GIVEN DATA >>
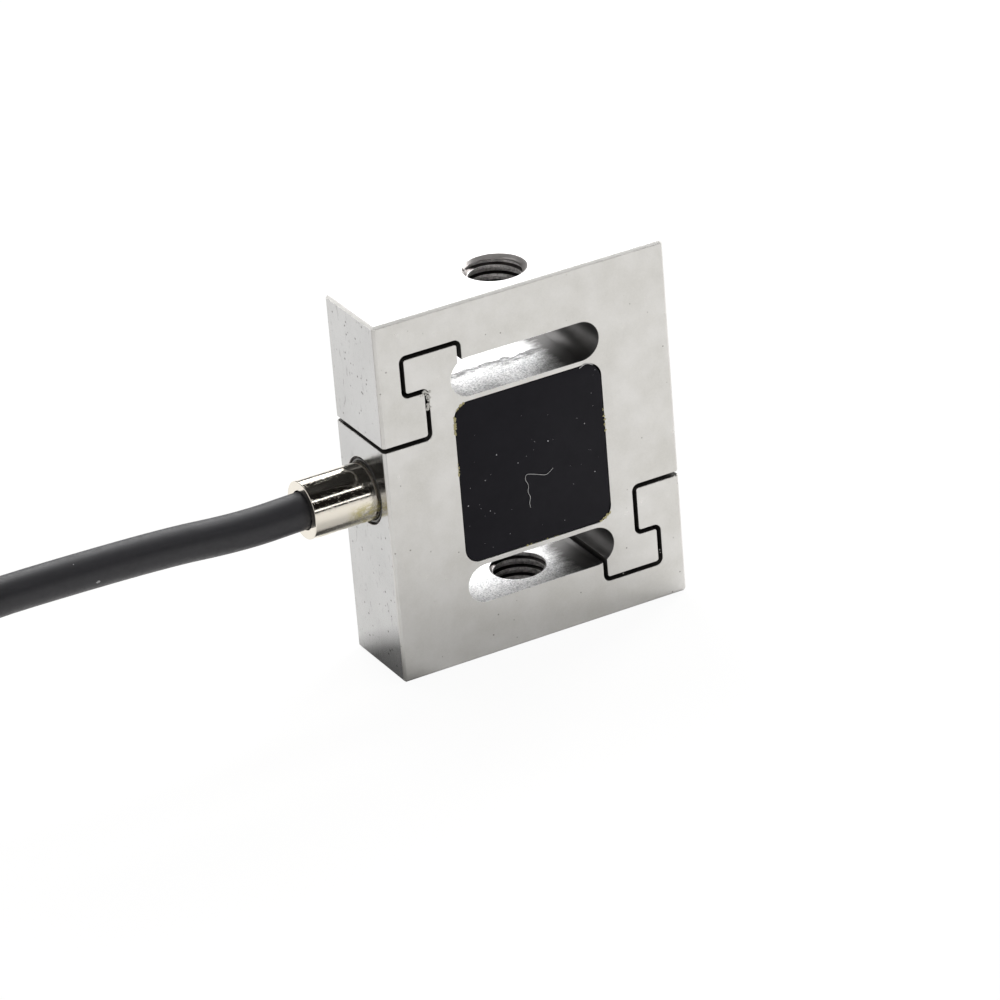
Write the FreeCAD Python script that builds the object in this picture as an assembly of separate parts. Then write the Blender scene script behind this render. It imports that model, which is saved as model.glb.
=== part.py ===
import FreeCAD, Part
import math
import os

# S-type load cell: a one-piece steel spring element with two windows, two hooked
# slits and a gauge pocket in each face, and a screened cable that leaves its left side.
# Millimetres. The origin is the middle of the bottom face: X runs along the width,
# Y from the front face (-Y) to the rear face (+Y), and Z up along the load axis.

# Spring element: one block of stainless steel
BODY_WIDTH = 51.0
BODY_HEIGHT = 61.0
BODY_THICK = 15.5
EDGE_CHAMFER = 0.4

# Gauge pocket in each face, with the web that carries the gauges between the two
POCKET_WIDTH = 26.0
POCKET_HEIGHT = 27.5
POCKET_CORNER = 2.5
WEB_THICK = 2.0
WEB_HOLE = 2.8  # passage for the wires that join the two halves of the bridge

# Windows: two obround slots milled right through, above and below the gauge pockets
WINDOW_LENGTH = 26.0
WINDOW_HEIGHT = 6.4
WINDOW_WALL = 0.85  # wall left between a window and the pockets

# Hooked slits, cut by wire: each runs in from a side face, round a hook that stops the
# travel at overload, and into a window. The left slit's centreline is given; the right
# one is the same turned half round about the middle of the block.
SLIT_WIDTH = 0.75
SLIT_CORNER = 0.8
SLIT_ENTRY_RISE = 9.6  # above the middle of the block
SLIT_NECK_DEPTH = 8.2  # in from the side face
SLIT_HEAD_DEPTH = 4.35  # in from the side face
SLIT_HEAD_HEIGHT = 6.4
SLIT_HEAD_COVER = 6.45  # below the top face
SLIT_DROP_INSET = 1.8  # in from the window's end

# Load threads, M10 x 1.5, one in the top face and one in the bottom face
THREAD_NOMINAL = 10.0
THREAD_PITCH = 1.5
THREAD_MOUTH_DIAMETER = 10.25  # diameter of the countersink at the face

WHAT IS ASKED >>
Emit, unaltered, the lines from the top of the listing down through the line that holds "WINDOW_WALL = 0.85"; emit nothing else.

ANSWER BELOW >>
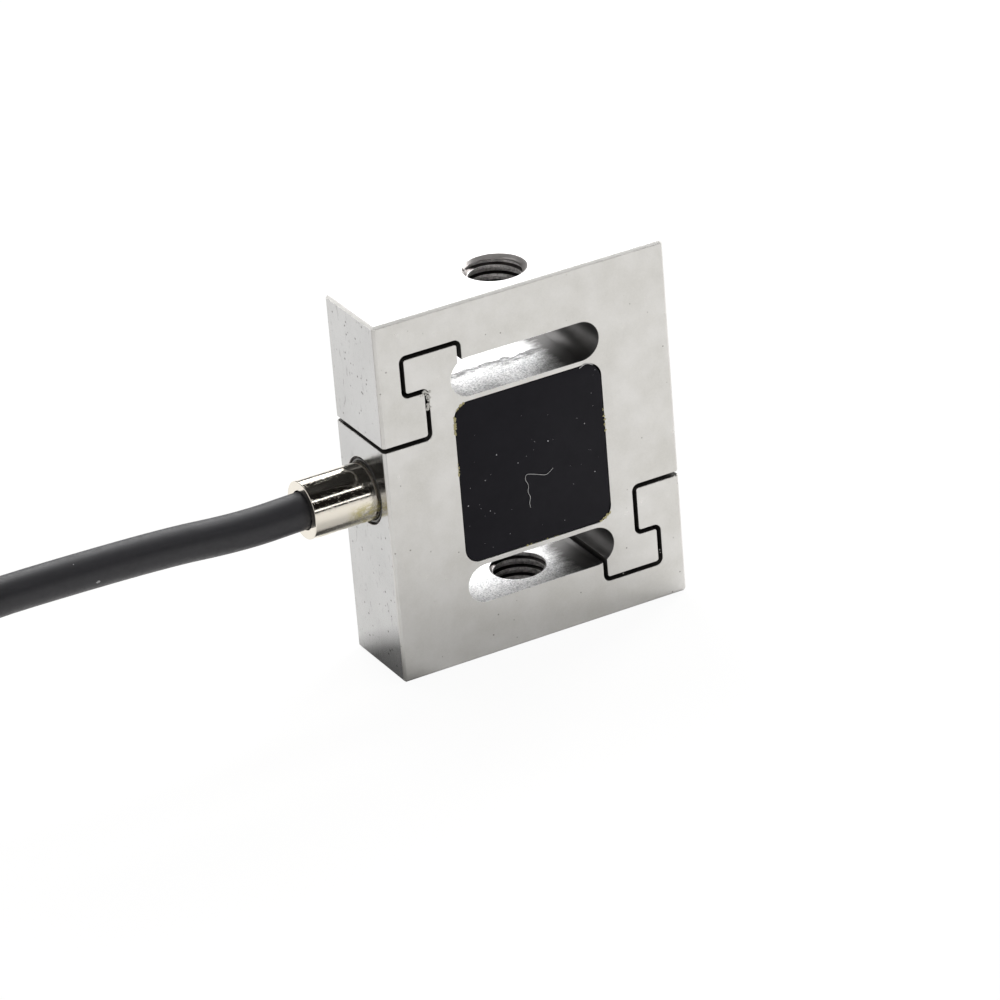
Write the FreeCAD Python script that builds the object in this picture as an assembly of separate parts. Then write the Blender scene script behind this render. It imports that model, which is saved as model.glb.
=== part.py ===
import FreeCAD, Part
import math
import os

# S-type load cell: a one-piece steel spring element with two windows, two hooked
# slits and a gauge pocket in each face, and a screened cable that leaves its left side.
# Millimetres. The origin is the middle of the bottom face: X runs along the width,
# Y from the front face (-Y) to the rear face (+Y), and Z up along the load axis.

# Spring element: one block of stainless steel
BODY_WIDTH = 51.0
BODY_HEIGHT = 61.0
BODY_THICK = 15.5
EDGE_CHAMFER = 0.4

# Gauge pocket in each face, with the web that carries the gauges between the two
POCKET_WIDTH = 26.0
POCKET_HEIGHT = 27.5
POCKET_CORNER = 2.5
WEB_THICK = 2.0
WEB_HOLE = 2.8  # passage for the wires that join the two halves of the bridge

# Windows: two obround slots milled right through, above and below the gauge pockets
WINDOW_LENGTH = 26.0
WINDOW_HEIGHT = 6.4
WINDOW_WALL = 0.85  # wall left between a window and the pockets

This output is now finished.